• _Data provided_:
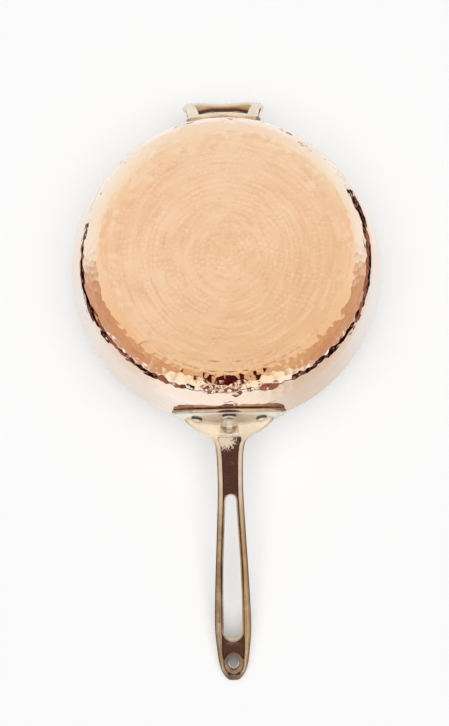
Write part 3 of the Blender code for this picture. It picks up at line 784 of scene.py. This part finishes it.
class Room:
    """The room that the metal reflects. Front is where the handle points, -Y, and side is -X.

    A dark edge runs round it, low in front and high behind. Over and under it, the room is bright.
    """

    def __init__(self, n, direction):
        self.n = n
        x, y, self.z = n.separate(direction)
        level = n.math("SQRT", n.math("ADD", n.math("MULTIPLY", x, x), n.math("MULTIPLY", y, y)))
        level = n.math("MAXIMUM", level, 0.001)
        self.front = n.math("DIVIDE", n.math("MULTIPLY", y, -1.0), level)
        self.side = n.math("DIVIDE", n.math("MULTIPLY", x, -1.0), level)
        self.facing = n.step(0.955, 0.975, self.front)
        self.clutter = n.noise(direction, 11, 3)
        self.blotch = n.noise(direction, 6, 3)
        self.drift = n.noise(direction, 2.6, 1)
        edge = n.math("MINIMUM", n.math("SUBTRACT", 0.72, n.math("MULTIPLY", self.front, 1.10)),
                      n.math("SUBTRACT", 0.55, n.math("MULTIPLY", self.side, 0.14)))
        half = n.math("SUBTRACT", 0.22, n.math("MULTIPLY", self.front, 0.10))
        over_edge = n.math("SUBTRACT", self.z, edge)
        self.over_top = n.math("SUBTRACT", over_edge, half)
        self.over_foot = n.math("ADD", over_edge, half)

    def colour(self):
        n = self.n
        above = n.math("MAXIMUM", n.step(-0.02, 0.02, self.over_top), n.step(0.78, 0.83, self.z))
        below = n.step(-0.02, 0.02, self.over_foot, 1.0, 0.0)
        low = self.with_maroon(self.with_gleams(self.with_brown(self.cream())))
        return n.mix(above, n.mix(below, self.dark_edge(), low), self.high())

    def cream(self):
        """Under the edge, wherever nothing else is."""
        n = self.n
        cream = n.mix(n.step(-0.86, -0.30, self.z), (1.00, 0.96, 0.88), (1.01, 1.20, 1.28))
        return n.mix(n.step(-0.96, -0.80, self.front, 0.5, 0.0), cream, (0.98, 0.98, 0.92))

    def with_brown(self, low):
        """Brown at the front and sides. It reaches lower towards the front."""
        n = self.n
        brown = n.mix(n.step(-0.85, -0.55, self.z), (0.82, 0.68, 0.54), (0.66, 0.46, 0.34))
        brown = n.mix(n.step(0.35, 0.65, self.blotch), brown, (0.74, 0.55, 0.42))
        foot = n.step(0.05, 0.75, self.front, -0.62, -0.97)
        here = n.math("MULTIPLY", n.step(-0.30, 0.04, self.front),
                      n.step(-0.06, 0.02, n.math("SUBTRACT", self.z, foot)))
        return n.mix(here, low, brown)

    def with_gleams(self, low):
        """White ahead, and white spots just under the edge."""
        n = self.n
        ahead = n.math("MULTIPLY", n.step(0.74, 0.90, self.front), n.step(-0.90, -0.80, self.z))
        spots = n.math("MULTIPLY", n.step(0.47, 0.53, self.clutter),
                       n.step(-0.16, -0.10, self.over_foot))
        spots = n.math("MULTIPLY", spots, n.step(0.1, 0.3, self.front))
        return n.mix(n.math("MAXIMUM", ahead, spots), low, (1.15, 1.40, 1.55))

    def with_maroon(self, low):
        """A maroon block straight ahead and low, scattered patches over it, and a pale floor."""
        n = self.n
        block = n.math("MULTIPLY", n.step(-0.998, -0.993, self.z),
                       n.step(-0.86, -0.82, self.z, 1.0, 0.0))
        patches = n.math("MULTIPLY", n.step(0.49, 0.53, self.clutter),
                         n.step(-0.50, -0.30, self.z, 1.0, 0.5))
        here = n.math("MULTIPLY", self.facing, n.math("MAXIMUM", patches, block))
        maroon = n.mix(n.step(-0.86, -0.74, self.z), (0.085, 0.010, 0.014), (0.27, 0.10, 0.10))
        low = n.mix(here, low, maroon)
        clear = n.math("SUBTRACT", 1.0, n.math("MULTIPLY", self.facing, block))
        floor_here = n.math("MULTIPLY", n.step(-0.995, -0.98, self.z, 1.0, 0.0), clear)
        floor = n.mix(n.step(-0.3, 0.4, self.front), (1.00, 0.98, 0.93), (0.97, 0.87, 0.68))
        return n.mix(floor_here, low, floor)

    def dark_edge(self):
        """Black to red-brown, broken straight ahead and torn towards the back."""
        n = self.n
        dark = n.mix(n.step(0.48, 0.60, self.drift), (0.014, 0.003, 0.002), (0.36, 0.17, 0.12))
        dark = n.mix(n.step(0.54, 0.64, self.clutter), dark, (0.30, 0.16, 0.12))
        reach = n.math("ADD", self.front, n.step(0.0, 1.0, self.side, 0.0, 0.24))
        torn = n.step(-0.62, -0.12, reach, 0.62, 0.28)
        torn = n.math("ADD", torn, n.step(0.90, 0.97, self.front, 0.0, 0.20))
        whole = n.step(-0.03, 0.03, n.math("SUBTRACT", self.clutter, torn))
        band = n.mix(whole, (1.04, 1.22, 1.32), dark)
        gaps = n.math("MULTIPLY", self.facing, n.step(0.44, 0.50, self.clutter, 1.0, 0.0))
        return n.mix(gaps, band, (1.15, 1.4, 1.5))

    def high(self):
        """Over the edge: brightest ahead, warmer behind, dimmer at one front corner."""
        n = self.n
        high = n.mix(n.step(0.70, 0.90, self.front), (0.90, 1.00, 1.06), (1.05, 1.22, 1.32))
        high = n.mix(n.step(0.80, 0.90, self.z), high, (0.88, 1.00, 1.06))
        high = n.mix(n.step(-0.1, -0.5, self.front), high, (0.94, 0.92, 0.88))
        dusk = n.math("MULTIPLY", n.step(0.1, 0.7, self.front), n.step(0.15, 0.6, self.side))
        return n.mix(dusk, high, (0.78, 0.81, 0.78))


def make_sun(name, direction, strength, softness):
    light = bpy.data.lights.new(name, "SUN")
    light.energy = strength
    light.angle = softness
    obj = bpy.data.objects.new(name, light)
    obj.rotation_mode = "QUATERNION"
    obj.rotation_quaternion = Vector(direction).to_track_quat("-Z", "Y")
    obj.visible_glossy = False
    bpy.context.scene.collection.objects.link(obj)


CAMERA_PLACE = Vector((0.0032, -0.1696, -0.9070))
CAMERA_TILT = math.radians(4.95)
CAMERA_ROLL = math.radians(1.1)
CAMERA_LENS = 53.9


def make_camera():
    data = bpy.data.cameras.new("camera")
    data.sensor_width = 36
    data.lens = CAMERA_LENS
    data.clip_start = 0.01
    camera = bpy.data.objects.new("camera", data)
    forward = Vector((0, math.sin(CAMERA_TILT), math.cos(CAMERA_TILT)))
    level_up = Vector((0, math.cos(CAMERA_TILT), -math.sin(CAMERA_TILT)))
    level_right = forward.cross(level_up)
    right = level_right * math.cos(CAMERA_ROLL) - level_up * math.sin(CAMERA_ROLL)
    up = level_right * math.sin(CAMERA_ROLL) + level_up * math.cos(CAMERA_ROLL)
    turn = Matrix((right, up, -forward)).transposed()
    camera.matrix_world = Matrix.Translation(CAMERA_PLACE) @ turn.to_4x4()
    bpy.context.scene.collection.objects.link(camera)
    bpy.context.scene.camera = camera


def main():
    bpy.context.scene.view_settings.view_transform = "Standard"
    make_camera()
    make_world()
    one_sided("backdrop", BACKDROP_HEIGHT, False, 0.95, shaded=True)
    one_sided("floor", FLOOR_HEIGHT, True, 0.93)
    make_sun("light_from_below", (0.0, 0.06, 1.0), 2.50, math.radians(76))
    make_sun("light_from_above", (0.25, 0.35, -1.0), 2.75, math.radians(20))

    rivet = brass_material("rivet_metal", *RIVET_METAL)
    make_copper_shell(copper_material())
    make_tin_lining(tin_material())
    make_long_handle(brass_material("cast_brass", *CAST_BRASS))
    make_helper_handle(brass_material("helper_brass", *HELPER_BRASS))
    for node in sorted(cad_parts):
        if "rivet" in node:
            make_rivet(node, rivet)


main()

• _Requirements_:
Verbatim output is expected for the lines from the start of the data to the line in which "side is -X." appears, both included.

• _Exercise result_:
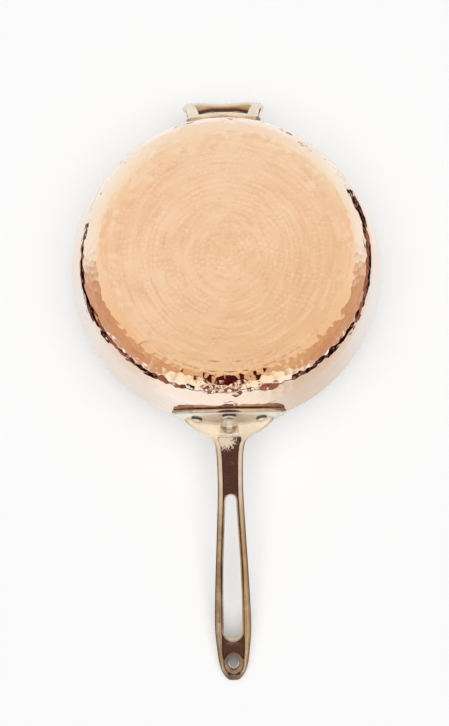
Write part 3 of the Blender code for this picture. It picks up at line 784 of scene.py. This part finishes it.
class Room:
    """The room that the metal reflects. Front is where the handle points, -Y, and side is -X.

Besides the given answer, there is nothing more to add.